Contemporary Mexico was created by the ‘Sonora group.’ In 1924 Plutarco Elías Calles came to power and he created the Bank of Mexico. When his term ended Álvaro Obregón was elected a second time and was assassinated. Then came the so-called ‘Maximato’ with three presidents who ruled along the same lines as Calles. In 1929 the National Revolutionary Party (PNR) was founded. This party was the precursor to the PRI and in 1934 Lázaro Cárdenas del Río was elected president for the six-year period 1934 – 1940. Cárdenas banished Calles, promoted school-based education and the Agrarian Reform and nationalized the oil industry.
During the 1950s Mexico experienced a period of great economic development facilitated by the post-war era. In 1960 the electricity industry was nationalized and growth was seen in the improvement in infrastructure, public services and social protection. A number of patronage companies connected to the government developed and this created conflicts with independent organizations. That is what happened in 1959 with the railroad workers’ strike. The demand for more political freedoms was expressed in many ways, such as the 1968 student movement, which culminated in the massacre of students by the army in Tlaltelolco and the multiple guerrillas that appeared in various parts of the country which were violently suppressed by the state.

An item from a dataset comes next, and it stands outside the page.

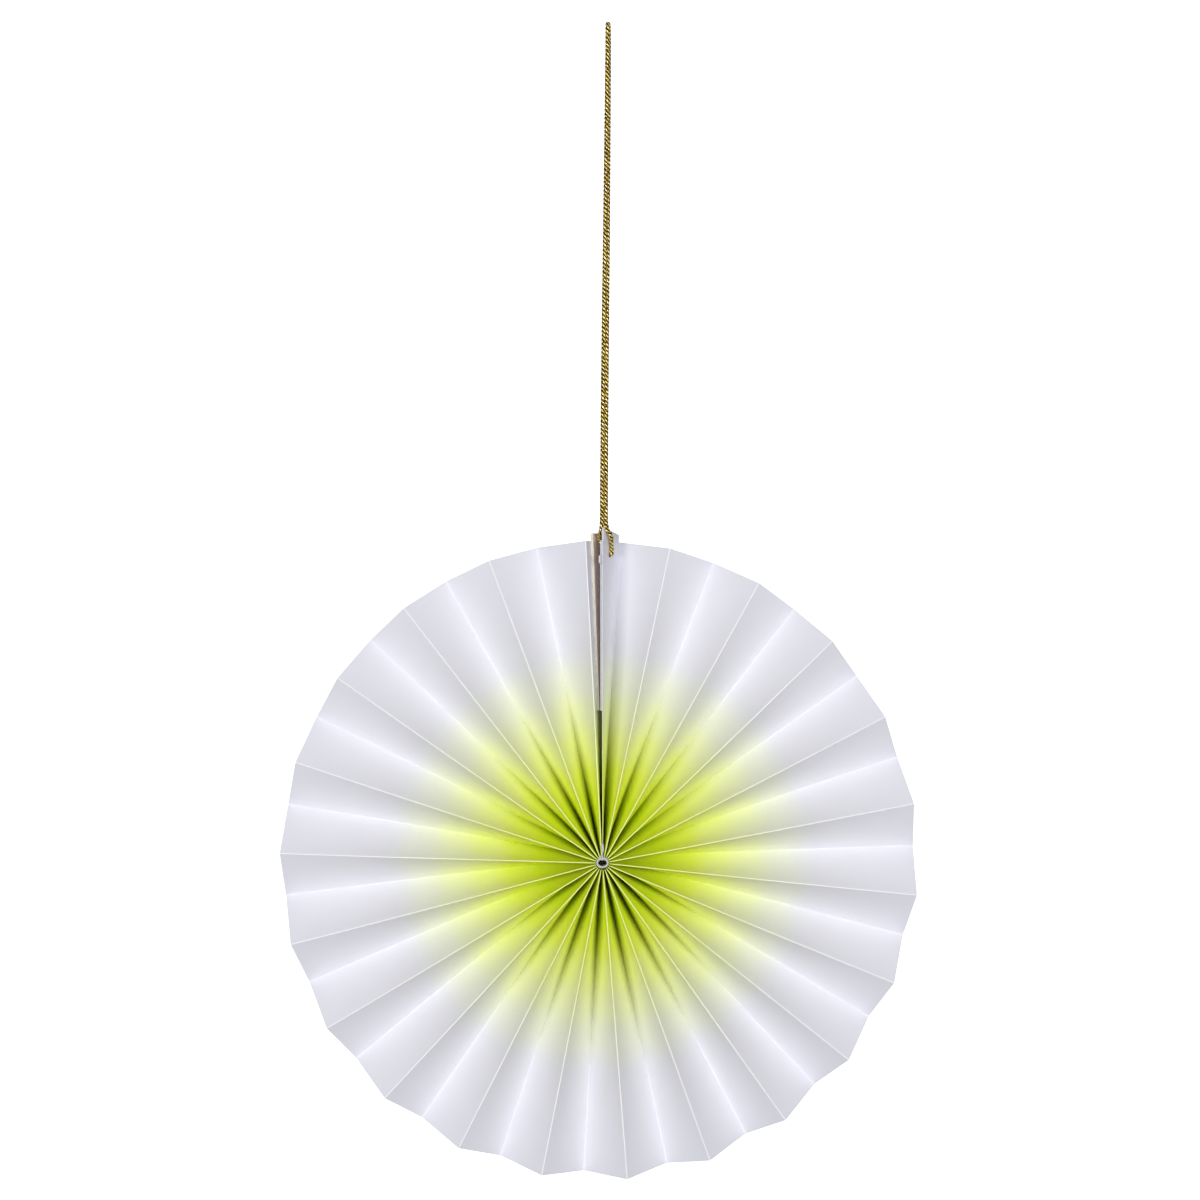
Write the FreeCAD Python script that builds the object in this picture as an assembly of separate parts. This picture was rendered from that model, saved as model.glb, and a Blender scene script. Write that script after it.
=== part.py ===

Towards the end of the seventies, the Mexican economy was drained and went bankrupt, just as the oil boom was beginning. 1977 saw the introduction of political reform that legalized the political left and in the following years the majority of parastatal companies were privatized. In 1985 a major earthquake left thousands of people dead in Mexico City and during the six-year administration of Salinas de Gortari (1988-1994) Mexico experienced an economic upturn due to the privatization of state enterprises and the opening up to foreign investment. When the FTA came into effect in 1994 the Zapatista uprising ensued and presidential candidate, Luis Donaldo Colosio, and Senator Francisco Ruiz Massieu were assassinated. The economy entered a period of recession known as the ‘December Mistake’ of President Zedillo which was recognized as the first crisis caused by globalization.
On January 1, 1994, just as the FTA came into effect, a group of armed members of the indigenous community occupied several municipal centers in Chiapas, destabilizing the Salinas government and questioning its promises of modernization. Their aim was to overthrow the incumbent president and establish a participatory democracy. Then came a bloody military repression in 1997, when 45 members of the indigenous Tzotzil population were killed while praying in a church in Acteal. It was discovered that those responsible for the massacre had been paramilitary groups created by the political system of the PRI, and in 2000 that party lost the presidency of Mexico after 71 years in power. The PAN’s Vicente Fox became president and he was succeeded by Calderón, another arrogant, radical and stupid member of the PAN party who plunged the country into the bloodiest period in its history when the military faced the better prepared and motivated army of the criminal economy.
Addendum: This simple synopsis of what has happened in Mexico in recent years gives us an idea of what will happen in the immediate future: either there will be a reform of the political party system to make it into a parliamentary system with a two-round election process, or there will be violent action by the vast majority of Mexicans living in precarious conditions who can bear no more.